Saturday, November 05, 2005

If Everybody Did

Note* You just gotta laugh with me on this. Today when I sat down to write I closed my eyes and simply typed away so that the gist of what I wanted to write would flow and I would be content with what Anne Lamott calls a "shitty first draft". That is until I opened my eyes to correct what I knew to be a blatant typing error and found I had been typing with one of my hands one key out of pattern all the way through. Looking it over I thought to myself, "Aunt Helga, I might just learn how to speak Norwegian yet. It looksl ike I can type it with my eyes closed!" I actually went back and decoded it all so there you have it. Enjoy.



In the last few weeks I've tossed several apple cores out the window in the pre dawn light. It's been a little freeing. You would have to know how I have berated my family for doing likewise to understand how out of the ordinary that is for me. In fact any family member reading this will be clapping their hand over their mouth to know I actually did such a thing. I'm guilty as charged, dear. When anyone in my family throws an apple core or banana peel out the window I remind them that the fine for littering here is 200 bucks. They've always responded with telling me that the banana peel is biodegradable so they're really just helping the enviroment. In turn I remind them of the book we used to read called If Everybody Did. Full of pictures of what the world would look like if everyone did things like walk across the room with muddy shoes or throw stuff on the floor instead of putting it away, I loved to read it aloud when they were little to get everyone to pick up after themselves or at least picture the ditches with mountains of apple cores or banana peels staring back at them.

Not too long ago I thought of that book and about how much energy I have spent living by the law - even ridiculous ones I made up myself (this is so embarrassing) like not being sure it was okay for my kids to pick up the odd pebble off the road because after all, that gravel belonged to the government. God help me lighten up. Or at least give me some relief from this spiritual constipation I keep suffering from. I thought about how wonderful it would be if people could laugh at themselves a bit more. Or extend compassion when they really were wanting to lash out with whips of judgement. Or if everyone did something silly together to lighten the journey. How I need to embrace these things first and then do likewise for my neighbour. And what if everybody did?
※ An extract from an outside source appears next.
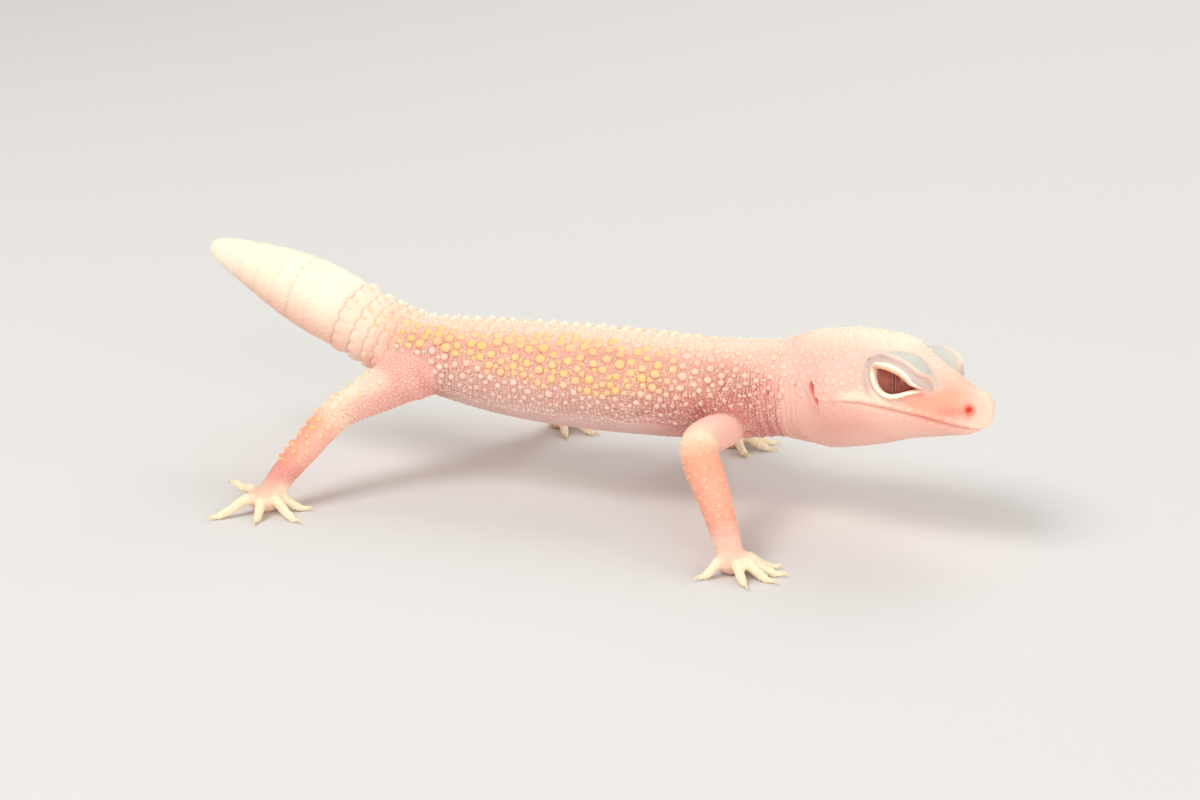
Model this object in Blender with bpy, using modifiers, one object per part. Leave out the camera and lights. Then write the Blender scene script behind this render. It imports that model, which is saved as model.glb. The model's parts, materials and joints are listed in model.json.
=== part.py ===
"""A leopard gecko standing on its four feet, as a life-size still model.

Lengths are in millimetres, which MM turns into Blender's metres. The trunk points along +X, +Y is
the animal's left and +Z is up. The floor is z = 0 and the origin is under the middle of the model.
The flesh is modelled whole, as lofts, tubes and balls that one skin joins, and is then parted by
thin cuts where the head, neck, trunk, tail and limb segments meet. Eyes and claws are pieces of
their own.
"""

import math

import bmesh
import bpy
from mathutils import Matrix, Vector

MM = 0.001
UP = Vector((0.0, 0.0, 1.0))

# The width of every parting cut, and the play round each eye and behind each claw.
GAP = 0.3

# Skin: how finely the joined body is skinned, and how many faces its solids keep.
BODY_VOXEL = 0.6
SKIN_VOXEL = 0.42
BODY_RELAX_ROUNDS = 9
SKIN_RELAX_ROUNDS = 2
SKIN_TRIANGLES = 4200
CRUMB_POINTS = 30
SHARP_EDGE = math.radians(50.0)

# Rings of the lofted cages. Subdivision pulls a ring of n corners in by this share.
RING_CORNERS = 12
TRUNK_FULLNESS = 2.15
HEAD_FULLNESS = 2.2
CAGE_SWELL = 6.0 / (4.0 + 2.0 * math.cos(2.0 * math.pi / RING_CORNERS))

# Spine, from inside the head to the tail's tip: place, half width, height above and depth below.
SPINE = (
    (46.7, -0.9, 22.6, 8.8, 9.4, 7.8),
    (39.7, 0.9, 22.4, 8.8, 9.5, 8.7),
    (32.9, 1.7, 22.0, 9.6, 8.9, 9.5),
    (25.9, 1.7, 21.5, 10.7, 8.7, 9.7),
    (15.9, 1.7, 21.2, 11.8, 9.0, 9.6),
    (4.9, 1.7, 21.2, 12.4, 9.2, 9.6),
    (-6.1, 1.7, 21.3, 12.3, 9.1, 9.3),
    (-16.1, 1.7, 21.5, 11.2, 8.8, 8.5),
    (-24.1, 1.7, 22.0, 9.8, 8.1, 7.4),
    (-31.1, 1.9, 22.7, 8.6, 7.2, 6.8),
    (-37.1, 2.6, 24.0, 7.5, 6.8, 6.6),
    (-42.6, 3.6, 26.2, 6.8, 6.8, 6.8),
    (-47.6, 4.3, 28.4, 7.0, 7.0, 6.9),
    (-52.1, 4.9, 30.2, 7.4, 7.5, 7.3),
    (-59.1, 5.8, 32.9, 7.0, 7.1, 6.8),
    (-67.1, 6.8, 35.7, 5.2, 5.2, 5.0),
    (-74.6, 7.7, 38.0, 3.3, 3.3, 3.2),
    (-77.7, 8.1, 38.8, 2.0, 2.0, 2.0),
)

# How far the spine's loft runs on past its first and last stations.
NECK_POLE, TAIL_POLE = 4.0, 0.9

# Cuts across the spine: the station ahead of each, the share of the way to the next one, and its radius.
SPINE_CUTS = {"neck_cut": (1, 0.55, 13.0), "tail_cut": (10, 0.45, 9.0), "regrowth_cut": (12, 0.2, 10.0)}
NAPE_CUT = Vector((36.0, 0.0, 1.5))
NAPE_DISC = 16.0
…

Today some words got flung my way much like an apple core thrown out the window or a banana peel left to decompose on the highway of life. The kind of words one speaks that just pop out unexpectedly. They weren't meant to harm but they left me and him gasping in horror that they were said at all. Words that had me covering my face in my hands and sobbing those gut wrenching sobs. That I was able to cry at all about the event his words triggered is freeing. There have never been tears cried because of it ever. And the tears just flowed without my inner censor putting up a wall. And they were flowing in front of someone. Those were redeeming things in the midst of it all. Afterwards I joked that the money he had just given me to buy his Christmas present would buy a whole lot of duct tape. I was able to acknowledge how much the comment hurt and I was also able to acknowledge that he hadn't meant to hurt me. He simply hadn't been thinking. That's a long ways from me lashing out at him in anger like I have been known to do when hurt and treating him as if he was out to get me. He's having a harder time forgiving himself than I am.

I think the wound-up-tighter-than-a-corkscrew spiral inside me got a little looser today. I don't plan on becoming a habitual throw-my-apple-core-out-the-window rebel but today I did throw a bit of the pain I've kept inside out. Now just imagine if everybody did.